◆ Supplied data:
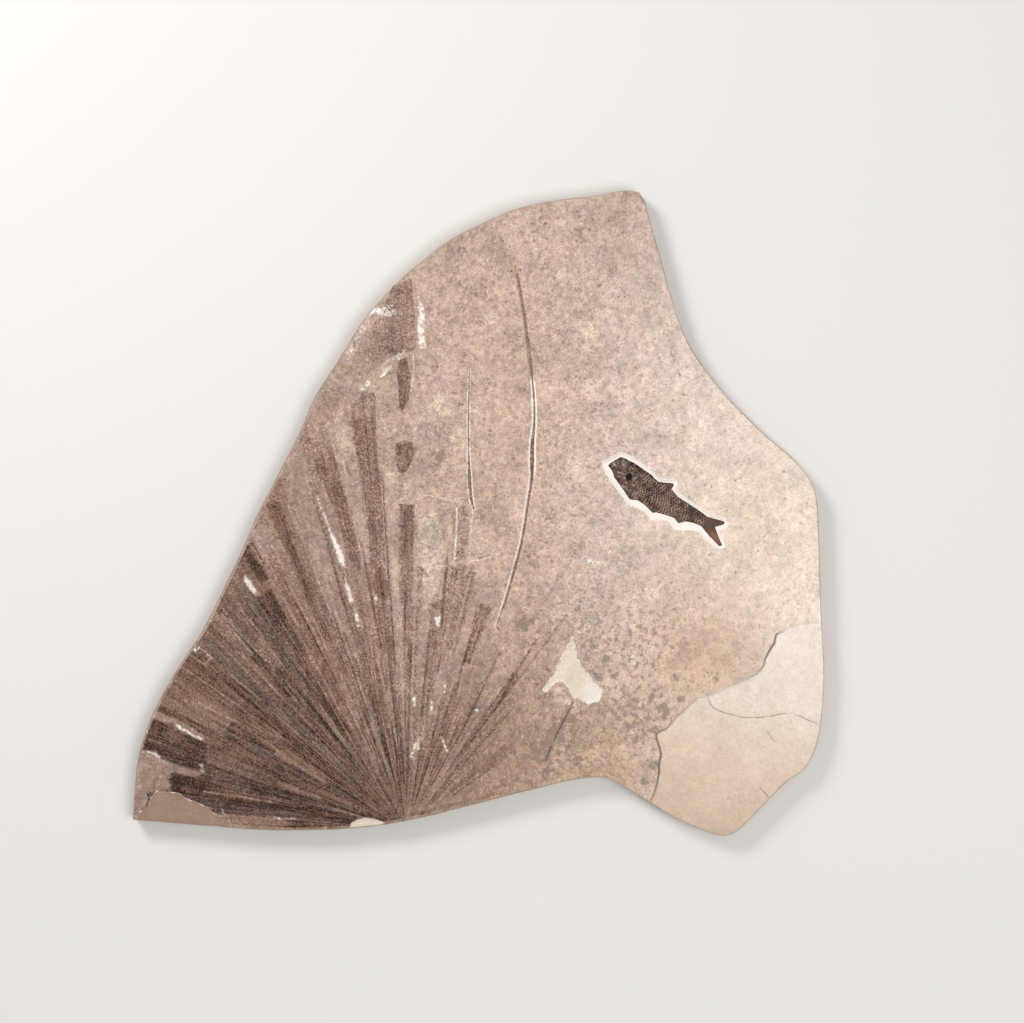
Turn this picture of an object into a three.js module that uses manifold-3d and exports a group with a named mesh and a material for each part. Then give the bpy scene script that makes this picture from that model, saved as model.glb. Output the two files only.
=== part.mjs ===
// Fossil slab: a flat slab of laminated limestone that carries a fossil fish, a fan palm
// frond, two narrow leaf blades and some scraps of leaf. Millimetres, +Z up. The slab lies
// on its back with the fossils up; the origin is at the middle of its back.
import * as THREE from 'three'
import { mergeVertices } from 'three/addons/utils/BufferGeometryUtils.js'
import Module from 'manifold-3d'

const wasm = await Module()
wasm.setup()

// Driving dimensions
const faceHeight = 24
const edgeChamfer = 1.6
const fitGap = 0.3
const filmThickness = 0.6
const bladeGrooveDepth = 1
const longGrooveMargin = 1.5
const shortGrooveMargin = 1
const cutterHeadroom = 5
const fishTrenchDepth = 2
const fishThickness = 3.2
const fishBevel = 1
const fishPlace = new THREE.Vector2(166.8, 61.9)
const fishTilt = -29.4
const lowerBedDepth = 1.5
const patchDepth = 1
const outlineSteps = 240
const smallSteps = 40

// Each colour is a sample of the material as it looks in daylight
const limestone = new THREE.MeshStandardMaterial({ color: 0xcdb59c, roughness: 0.9 })
const fishBone = new THREE.MeshStandardMaterial({ color: 0x4e3d36, roughness: 0.6 })
const leafFilm = new THREE.MeshStandardMaterial({ color: 0x8d6c50, roughness: 0.8 })
const darkLeafFilm = new THREE.MeshStandardMaterial({ color: 0x5b443c, roughness: 0.75 })

// A smooth closed outline; it may turn sharply only where it starts
function smoothOutline(points, steps) {
  const route = points.map(([x, y]) => new THREE.Vector2(x, y))
  route.push(route[0].clone())
  const loop = new THREE.SplineCurve(route).getSpacedPoints(steps)
  loop.pop()
  return new THREE.Shape(loop)
}

// An outline with straight sides between the points given
function plainOutline(points) {
  return new THREE.Shape(points.map(([x, y]) => new THREE.Vector2(x, y)))
}

// A narrow strip along a smooth line; each stop is x, y and the full width there
function stripOutline(stops, margin, steps) {
  const line = new THREE.SplineCurve(stops.map(([x, y]) => new THREE.Vector2(x, y)))
  const left = []
  const right = []
  for (let step = 0; step <= steps; step++) {
    const along = step / steps
    const place = along * (stops.length - 1)
    const stop = Math.min(Math.floor(place), stops.length - 2)
    const width = THREE.MathUtils.lerp(stops[stop][2], stops[stop + 1][2], place - stop)
    const middle = line.getPoint(along)
    const side = line.getTangent(along).rotateAround(new THREE.Vector2(), Math.PI / 2)
    side.multiplyScalar(width / 2 + margin)
    left.push(middle.clone().add(side))
    right.push(middle.clone().sub(side))
  }
  return new THREE.Shape([...right, ...left.reverse()])
}

// A plate from one height to another, with its edges chamfered if a bevel is given
function plate(shape, bottom, top, bevel = 0) {
  const geometry = new THREE.ExtrudeGeometry(shape, {
    depth: top - bottom - 2 * bevel,
    bevelEnabled: bevel > 0,
    bevelThickness: bevel,
    bevelSize: bevel,
    bevelOffset: -bevel,
    bevelSegments: 1,
    steps: 1,
  })
  geometry.translate(0, 0, bottom + bevel)
  return geometry
}

// From a three.js geometry to a solid and back
function toSolid(geometry) {
  const bare = geometry.clone()
  bare.deleteAttribute('normal')
  bare.deleteAttribute('uv')
  const merged = mergeVertices(bare, 1e-4)
  return new wasm.Manifold(new wasm.Mesh({
    numProp: 3,
    vertProperties: new Float32Array(merged.attributes.position.array),
    triVerts: new Uint32Array(merged.index.array),
  }))
}

function toGeometry(solid) {
  const mesh = solid.getMesh()
  const geometry = new THREE.BufferGeometry()
  geometry.setAttribute('position', new THREE.BufferAttribute(mesh.vertProperties, 3))
  geometry.setIndex(new THREE.BufferAttribute(mesh.triVerts, 1))
  geometry.computeVertexNormals()
  return geometry
}

// A cutter removes everything above its floor
function cutter(shape, depth) {
  return toSolid(plate(shape, faceHeight - depth, faceHeight + cutterHeadroom))
}

function placeFish(geometry) {
  geometry.rotateZ(THREE.MathUtils.degToRad(fishTilt))
  geometry.translate(fishPlace.x, fishPlace.y, 0)
  return geometry
}

const group = new THREE.Group()

function addPiece(name, geometry, material) {
  const mesh = new THREE.Mesh(geometry, material)
  mesh.name = name
  group.add(mesh)
}

// Slab outline, clockwise from the sharp bottom left corner: the long left side, the blunt
// top corner, the right side with its shoulder, the bottom tip and the bay beside it
const slabOutline = smoothOutline([
  [-450, -399], [-447, -350], [-439, -300], [-419, -250], [-391, -200], [-358, -150],
  [-333, -100], [-309, -50], [-287, 0], [-236, 100], [-214, 150], [-182, 200],
  [-151, 250], [-106, 300], [-50, 347], [0, 375], [50, 396], [100, 407], [150, 413],
  [190, 420], [211, 416], [219, 396], [232, 350], [261, 250], [286, 200], [325, 150],
  [375, 100], [405, 75], [427, 50], [439, 25], [443, -25], [446, -125], [450, -200],
  [448, -255], [440, -303], [424, -334], [401, -350], [352, -400], [334, -416],
  [318, -420.5], [298, -415], [250, -394], [200, -363], [173, -347], [150, -344],
  [120, -348], [50, -365], [-50, -391], [-100, -402], [-150, -409], [-225, -413],
  [-300, -411],
], outlineSteps)

// Lower, paler beds laid bare: the lower right corner, a wedge beside the frond, and two
// flakes broken off the bottom edge
const lowerRightBed = plainOutline([
  [480, -139], [430, -141], [416, -142], [403, -147], [392, -154], [386, -156],
  [383, -168], [377, -178], [371, -190], [369, -198], [360, -208], [346, -215],
  [331, -221], [307, -232], [295, -237], [285, -239], [276, -246], [258, -262],
  [245, -277], [229, -286], [230, -295], [234, -306], [235, -313], [233, -325],
  [233, -340], [230, -353], [226, -365], [221, -373], [212, -390], [212, -440],
  [480, -440],
])
const middlePatch = plainOutline([
  [122, -158], [126, -172], [128, -185], [133, -195], [139, -205], [147, -214],
  [154, -223], [162, -228], [160, -237], [156, -247], [150, -246], [144, -250],
  [136, -246], [130, -242], [123, -242], [120, -234], [114, -225], [107, -218],
  [99, -222], [93, -228], [86, -235], [83, -233], [84, -228], [89, -221], [96, -212],
  [101, -198], [110, -182], [116, -169],
])
const lowerLeftFlake = plainOutline([
  [-446, -420], [-444, -394], [-440, -386], [-431, -379], [-426, -367], [-422, -360],
  [-412, -361], [-401, -361], [-389, -363], [-380, -370], [-370, -373], [-361, -377],
  [-350, -382], [-343, -391], [-334, -394], [-324, -395], [-318, -420],
])
const bottomFlake = plainOutline([
  [-168, -420], [-167, -403], [-159, -398], [-149, -395], [-137, -396], [-125, -400],
  [-118, -403], [-116, -420],
])

// Fish in its own frame: the nose at the origin, the tail towards +X, the back towards +Y
const fishOutline = plainOutline([
  [0, 0], [1, 5], [4, 10], [9, 19], [15, 20.8], [30, 21.4], [44, 20.4], [57, 19],
  [68.5, 15.5], [78, 19.5], [87, 23.2], [89.3, 20.5], [89.5, 15.5], [101, 11],
  [129, 9], [147.5, 7.3], [168, 12.7], [171.5, 11], [171, 7], [163.2, -0.4],
  [175, -10.5], [183.5, -17.3], [179, -20.8], [162, -16], [145.3, -9.2], [134, -11],
  [125, -14], [118, -21.2], [110, -17.5], [96, -20.4], [86, -22.6], [82.5, -25.8],
  [70, -22.3], [57.6, -20.6], [48, -25.2], [31, -17], [16, -10], [8.5, -3.3],
])
const fishTrench = plainOutline([
  [-6, -3], [-7.8, 2], [-1, 11.5], [5, 22], [14, 25.7], [34, 25.5], [50, 23.5],
  [67, 18.5], [80, 25], [88, 28.5], [92, 24], [92, 17], [108, 14], [139, 11.3],
  [149, 9.8], [167, 15.4], [174.5, 13], [176.5, 6.4], [168.3, -1.6], [181, -10.5],
  [186.5, -17], [180, -23.5], [161, -22], [146, -17], [139, -18.5], [119, -29.6],
  [104, -24], [95, -26.6], [84, -33.5], [72, -28.5], [50, -29.2], [40, -26.5],
  [21, -18.6], [6, -11.5],
])

// Frond: a fan spread from the stalk end at the bottom edge, torn along its top
const frondOutline = plainOutline([
  [-93, -393], [-150, -401], [-230, -403], [-308, -399], [-322, -388], [-352, -373],
  [-390, -354], [-424, -352], [-437, -345], [-427, -303], [-412, -264], [-362, -180],
  [-332, -124], [-305, -66], [-279, -8], [-231, 90], [-210, 134], [-184, 160],
  [-134, 157], [-130, 60], [-110, 14], [-60, 8], [-44, -30], [-34, -68], [0, -66],
  [60, -58], [133, -44], [140, -107], [112, -150], [85, -205], [66, -240], [66, -300],
  [54, -338], [2, -368], [-50, -382],
])

// Blades: each stop is x, y and full width
const longBlade = [
  [50, 312, 1.2], [57, 272, 1.8], [62, 238, 2], [67, 199, 2.2], [71.5, 155, 2.6],
  [72.5, 120, 3], [70, 92, 5.5], [69.5, 66, 6.5], [69, 45, 3.6], [64, 14, 3.4],
  [56, -36, 3.4], [44, -82, 3.2], [34, -116, 2.6], [23, -148, 1.4],
]
const shortBlade = [
  [-12, 186, 1.4], [-13, 134, 1.8], [-13, 83, 2.2], [-12, 50, 5], [-10, 22, 4.4],
  [-6, 4, 1.6],
]

// A strip of leaf below the short blade, and scraps on the upper left of the face
const leafStrip = plainOutline([
  [-37, 12], [-34, 9], [-30, 13], [-22, 10], [-14, 12], [-11, 0], [-11, -24], [-14, -48],
  [-15, -62], [-24, -64], [-33, -64], [-36, -28],
])
const topScrap = plainOutline([
  [-112, 296], [-86, 307], [-82, 268], [-81, 229], [-79, 212], [-112, 203],
  [-127, 191], [-158, 168], [-170, 172], [-166, 198], [-148, 236], [-129, 259],
])
const upperScrap = plainOutline([
  [-106, 192], [-104, 199], [-98, 202], [-92, 206], [-90, 190], [-87, 178], [-87, 162],
  [-90, 155], [-89, 147], [-95, 140], [-96, 133], [-101, 129], [-104, 138], [-105, 160],
  [-108, 181],
])
const middleScrap = plainOutline([
  [-109, 91], [-97, 95], [-85, 93], [-82, 78], [-86, 65], [-92, 54], [-99, 50],
  [-105, 53], [-109, 63],
])

// The slab: one stone, cut back for its lower beds, the fish trench and the blade grooves
const fishCutter = toSolid(placeFish(plate(
  fishTrench, faceHeight - fishTrenchDepth, faceHeight + cutterHeadroom)))
const longGroove = cutter(
  stripOutline(longBlade, longGrooveMargin, smallSteps), bladeGrooveDepth)
const shortGroove = cutter(
  stripOutline(shortBlade, shortGrooveMargin, smallSteps), bladeGrooveDepth)
let slab = toSolid(plate(slabOutline, 0, faceHeight, edgeChamfer))
const cutters = [
  cutter(lowerRightBed, lowerBedDepth),
  cutter(middlePatch, patchDepth),
  cutter(lowerLeftFlake, patchDepth),
  cutter(bottomFlake, patchDepth),
  fishCutter,
  longGroove,
  shortGroove,
]
for (const removed of cutters) {
  slab = slab.subtract(removed)
}
addPiece('stone_slab', toGeometry(slab), limestone)

// The fish lies on the floor of its trench
const fishBase = faceHeight - fishTrenchDepth + fitGap
const fishSolid = placeFish(plate(fishOutline, fishBase, fishBase + fishThickness, fishBevel))
addPiece('fossil_fish', fishSolid, fishBone)

// The blades lie on the floor of their grooves
const bladeBase = faceHeight - bladeGrooveDepth + fitGap
const bladeTop = faceHeight + filmThickness
const longBladeShape = stripOutline(longBlade, 0, smallSteps)
const shortBladeShape = stripOutline(shortBlade, 0, smallSteps)
addPiece('long_leaf_blade', plate(longBladeShape, bladeBase, bladeTop), darkLeafFilm)
addPiece('short_leaf_blade', plate(shortBladeShape, bladeBase, bladeTop), darkLeafFilm)

// The frond and the scraps are films on the face; the frond parts at the long blade
const filmBase = faceHeight + fitGap
const filmTop = filmBase + filmThickness
const frond = toSolid(plate(frondOutline, filmBase, filmTop)).subtract(longGroove)
  .subtract(cutter(middlePatch, patchDepth))
addPiece('palm_frond', toGeometry(frond), leafFilm)
const films = {
  leaf_strip: leafStrip,
  leaf_scrap_top: topScrap,
  leaf_scrap_upper: upperScrap,
  leaf_scrap_middle: middleScrap,
}
for (const [name, shape] of Object.entries(films)) {
  addPiece(name, plate(shape, filmBase, filmTop), darkLeafFilm)
}

export default group
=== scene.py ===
# A fossil slab lying on its back: split lake limestone that carries a fish, a fan palm frond,
# two narrow leaf blades and some scraps of leaf. The CAD model gives every outline and place.
# Lengths are in millimetres here, and become metres where a mesh is made.
import math

import bpy
import numpy as np
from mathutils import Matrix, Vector
from mathutils.geometry import delaunay_2d_cdt


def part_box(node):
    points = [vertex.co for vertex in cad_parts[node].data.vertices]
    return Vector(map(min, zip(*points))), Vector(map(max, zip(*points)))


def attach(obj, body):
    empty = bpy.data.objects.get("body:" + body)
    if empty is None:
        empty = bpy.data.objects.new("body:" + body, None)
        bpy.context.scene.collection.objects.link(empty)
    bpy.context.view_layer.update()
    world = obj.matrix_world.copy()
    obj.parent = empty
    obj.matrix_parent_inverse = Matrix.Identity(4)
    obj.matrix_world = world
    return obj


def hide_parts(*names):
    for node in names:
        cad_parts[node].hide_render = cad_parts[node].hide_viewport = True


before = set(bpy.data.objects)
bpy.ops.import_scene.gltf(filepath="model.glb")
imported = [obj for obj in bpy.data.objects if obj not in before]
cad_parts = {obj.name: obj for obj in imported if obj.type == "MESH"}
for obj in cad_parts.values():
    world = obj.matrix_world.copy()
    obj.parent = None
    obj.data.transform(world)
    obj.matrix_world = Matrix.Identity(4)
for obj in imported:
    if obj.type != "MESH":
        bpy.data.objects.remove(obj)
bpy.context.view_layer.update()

# ------------------------------------------------------------------------------------------
# Limestone slab
# One flat split of laminated lake limestone, trimmed to an irregular outline with a chisel.
# Its face is a bedding plane; paler beds show where flakes came away, and the preparator has
# carved a chalky trench round the fish and freed the two blades.
# ------------------------------------------------------------------------------------------
MM = 0.001
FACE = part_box("stone_slab")[1].z / MM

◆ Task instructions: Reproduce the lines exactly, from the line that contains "the long blade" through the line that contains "obj.parent = empty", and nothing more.

◆ Answer for this exercise:
// The frond and the scraps are films on the face; the frond parts at the long blade
const filmBase = faceHeight + fitGap
const filmTop = filmBase + filmThickness
const frond = toSolid(plate(frondOutline, filmBase, filmTop)).subtract(longGroove)
  .subtract(cutter(middlePatch, patchDepth))
addPiece('palm_frond', toGeometry(frond), leafFilm)
const films = {
  leaf_strip: leafStrip,
  leaf_scrap_top: topScrap,
  leaf_scrap_upper: upperScrap,
  leaf_scrap_middle: middleScrap,
}
for (const [name, shape] of Object.entries(films)) {
  addPiece(name, plate(shape, filmBase, filmTop), darkLeafFilm)
}

export default group
=== scene.py ===
# A fossil slab lying on its back: split lake limestone that carries a fish, a fan palm frond,
# two narrow leaf blades and some scraps of leaf. The CAD model gives every outline and place.
# Lengths are in millimetres here, and become metres where a mesh is made.
import math

import bpy
import numpy as np
from mathutils import Matrix, Vector
from mathutils.geometry import delaunay_2d_cdt


def part_box(node):
    points = [vertex.co for vertex in cad_parts[node].data.vertices]
    return Vector(map(min, zip(*points))), Vector(map(max, zip(*points)))


def attach(obj, body):
    empty = bpy.data.objects.get("body:" + body)
    if empty is None:
        empty = bpy.data.objects.new("body:" + body, None)
        bpy.context.scene.collection.objects.link(empty)
    bpy.context.view_layer.update()
    world = obj.matrix_world.copy()
    obj.parent = empty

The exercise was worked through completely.